In an attempt to justify their right to rule on Brexit, the High Court appealed to the rule of law. It stated that ‘the courts have a constitutional duty fundamental to the rule of law in a democratic state to enforce rules of constitutional law in the same way as the courts enforce other laws’. This sentence leaves many questions unanswered. Why is there a constitutional duty for the court to regulate a political issue between parliament and government? Why does the rule of law extend to regulating such an issue? On what basis is this issue ripe for legal enforcement? Those four words, ‘the rule of law’, do not represent an argument in themselves. It is an attempt to hide behind a high-sounding mantra.
All constitutions have three components in the form of a legislature/parliament (to make the law), executive/government (to carry it out) and judiciary (to resolve conflicts on what the law is). But in a democracy there is a fourth component in the form of the people. In a properly functioning democracy the people provide the force that both motors and oils the legislature, the government and the judiciary. But ours is not a properly functioning democracy, for each of these three constitutional actors now finds it increasingly difficult to connect with the will of the people.
By ruling on the Brexit case, judges have taken a dangerous step towards making a virtue out of a fracture. Instead of confronting the disconnect between the people and their rulers, the Brexit judgement will cement it. For in a liberal democracy, judges are supposed to be beyond politics, their judgements are supposed to reflect not the will of the people, but the requirements of the law. But they can only play this role if they remain beyond the fray. Their constitutional position is jeopardised when they are used by a disconnected political elite that would rather shunt a political issue into the courts than thrash it out in parliament.
There are no winners in the Brexit case. The government has shown itself unable to govern. Parliament has shown itself to be so enfeebled that its ‘supremacy’ has to be sustained by the judiciary. And judges have been catapulted into a political crisis that they are ill-equipped to handle.
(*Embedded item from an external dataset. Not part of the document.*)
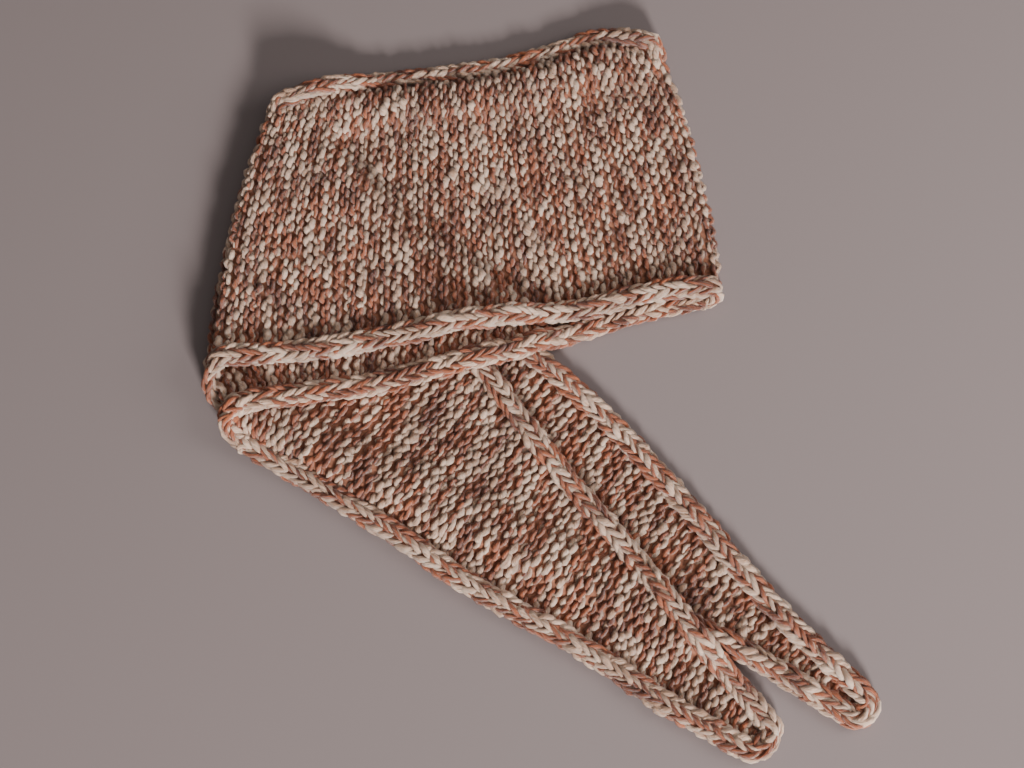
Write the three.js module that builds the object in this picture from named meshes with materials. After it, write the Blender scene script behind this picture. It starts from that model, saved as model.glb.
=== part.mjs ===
// Knit scarf, folded in half and then once more on a slant, lying flat with both ends to one side.
// Garter stitch with a knitted-on round cord along both long edges. Millimetres, +Z up, and the origin
// is on the surface under the middle of the folded scarf. +X runs along the folded block to the
// double fold, +Y across it, away from the ends.
//
// The strip is followed from the right fold outwards twice: front panel, left outer fold, back tail, and
// back panel, left inner fold, front tail. A ridge number counts garter ridges along each stretch.
import * as THREE from 'three';

// Driving dimensions
const fabric = 5.0;          // fabric thickness between the ridges
const ridgeRise = 1.2;       // a garter ridge above the valley beside it
const cordWidth = 12.4;      // edge cord, across
const cordHeight = 9.6;      // edge cord, up
const clearance = 0.3;       // between pieces that touch
const slack = 1.3;           // under what is draped over something uneven
const cordRoom = 0.7;        // over a cord that lies under another layer
const layerStep = fabric + ridgeRise + clearance;
const cordStep = cordHeight + cordRoom;

// How the fabric drapes over an edge that lies under it, measured from that edge cord's middle
const drapeOut = 24;         // outside the edge, where it meets the surface again
const drapeTop = 6;          // level top over the cord
const drapeIn = 20;          // inside the edge, where it lies on fabric again
const crestFelt = 0.15;      // how much of a hidden cord shows through the front panel's middle
const crestFade = 45;        // and how far from its lower edge that is reached

// Folds
const leftFoldReach = 60;    // how far from the left fold the layers keep their full height
const rightFoldReach = 45;   // the same at the right fold
const leftSlip = { lower: 22, upper: 25 };   // how far the edges slip along the left fold going round it
const rightSlip = { lower: 7, upper: 20 };  // the same at the right fold
// How far the cords swing out round the folds
const turnBulge = { right: 6.5, left: 10, inner: 9 };
const backInset = 24;        // upper edge of the back layer, inside the front panel's upper edge
const tuck = 5;              // how far above the front panel's lower cord the back panel and the tails end
// How far the hidden layers stay inside the front panel's upper edge, with what is added at the folds
const hiddenInset = { middle: 18, left: 20, right: 14 };

// Where the rings of the front panel have their points, from its lower edge, 0, to its upper edge, 1
const frontColumns = [0, 0.14, 0.3, 0.46, 0.62, 0.78, 0.9, 1];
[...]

As for the people, they have been sidelined – told that political debate must yield to a legal judgement that concluded the referendum result was merely advisory.
Ultimately this constitutional crisis can only be resolved by reconnecting the government, parliament and the judiciary with the people. The government needs to cultivate a popular will that would give it the force to govern. Parliament needs to re-establish its dialogue with the people, whose will it is supposed to represent. And judges should get back to doing what they are supposed to do: ruling on the law, instead of making it. None of this is going to happen in the short term. The only thing that is likely to result from next month’s hearing in the Supreme Court is a widening of the constitutional rift between the government, parliament and the judiciary on the one hand, and the people on the other.